Kepala Dinas Ketahanan Pangan dan Pertanian Kabupaten Kuningan Dr. Wahyu Hidayah, M.Si dalam paparannya mengatakan untuk pengembangan budidaya ubi jalar di Kabupaten Kuningan, berada di 7 kecamatan yang menjadi sentra produksi ubi jalar yaitu di Kecamatan Kramatmulya, Kecamatan Jalaksana, Kecamatan Cilimus, Kecamatan Mandirancan, Kecamatan Pancalang, Kecamatan Cigandamekar dan Kecamatan Cipicung. Sentra ini merupakan bagian besar diwilayah Provinsi Jawa Barat dengan luas tanam 4855 ha, Panen 5042 ha, Produksi 108.496 ton dan Produktivitas 215,96 kw/ha. Komoditas ubi jalar di Kabupaten Kuningan sampai saat ini merupakan komoditas unggulan daerah, dimana petani dalam budidaya ubi jalar sudah mandiri, setiap tahun terus tanam. Adapun jenis varietas lokal ubi jalar yang dikembangkan/dibudidayakan di Kabupaten Kuningan yang sudah disertifikasi dari Kementan yaitu Kuningan Putih dan Kuningan Merah. Sedangkan varietas lainnya yang sudah di daftarkan/registrasi ke Balitkabi diantaranya varietas acret, eski, mano, asban, bocil, gaul dan bolu.

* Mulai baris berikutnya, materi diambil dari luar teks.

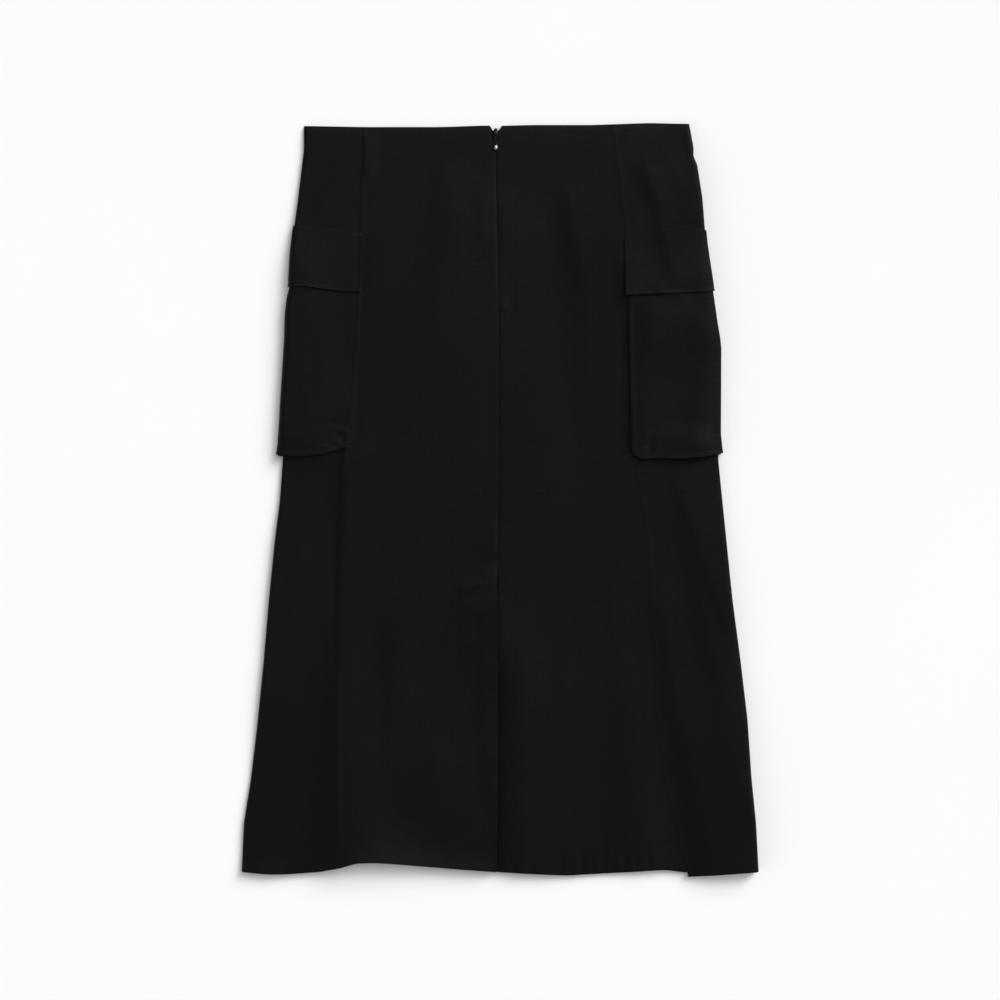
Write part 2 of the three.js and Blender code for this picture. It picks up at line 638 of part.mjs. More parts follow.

Menurut Wahyu, dukungan diberikan oleh Pemerintah Daerah Kabupaten Kuningan, yang telah mengeluarkan regulasi diantaranya dengan menetapkan ubi jalar sebagai komoditas unggulan pada Master Plan Agropolitan Kabupaten Kuningan dalam Perda Kabupaten Kuningan No. 11 Tahun 2005 dan di kuatkan lagi dengan Perda Pembangunan Pangan Daerah No. 5 Tahun 2022 serta visi, misi Kabupaten Kuningan ( Kuningan Mandiri, Agamis dan Pinunjul Berbasis Desa Tahun 2023), Peraturan Bupati Kuningan Nomor 30 Tahun 2017 tentang Penggunaan Pangan Pituin ( Pangan Lokal ) di Lingkungan Pemerintah Daerah Kabupaten Kuningan dan Peraturan Daerah No. 5 Tahun 2022 tentang Pembangunan Pangan. Bentuk nyata dukungan melalui kebijakan lainnya, pemberian bantuan berupa alat mesin pertanian kepada petani. Tidak hanya inovasi saja, akan tetapi dukungan kolaborasi semua pihak sangat dibutuhkan untuk perkembangan sektor pertanian ubi jalar yang berkelanjutan.
Lebih lanjut Wahyu menjelaskan , pemasaran ubi jalar Kabupaten Kuningan berkembang sangat baik dengan melakukan ekspor ke luar negeri seperti Jepang, Korea, untuk pasar regional ubi segar dipasarkan ke wilayah Cirebon, Bandung, Bekasi, Cikampek, Tangerang, dan Semarang. Beberapa tempat wisata di kota besar, ubi jalar dipasarkan berupa olahan di tempat oleh-oleh seperti Jakarta, Bali, Bandung dan mini market.
“Usaha ubi jalar terbilang sangat menjanjikan, analisis pun telah dilakukan kepada kelompok tani ubi jalar, dimana komoditas ini sangat menguntungkan. setiap musim tanam dengan kapasitas produksi kurang lebih 20 ton/hektar, rata-rata penerimaan/hektar petani sebesar Rp. 30–40 Juta, dengan harga jual rata-rata Rp. 1.500–2.000/Kg. Apabila dikurangi dengan biaya operasional sebesar Rp. 13 juta, maka petani memiliki peluang untuk meraih keuntungan sebesar Rp. 17–27 juta/ musim tanam/ hektar. Variabel biaya terbesar adalah pada biaya tenaga kerja yang biasanya mencapai 60 persen dari total biaya operasional” jelas Wahyu.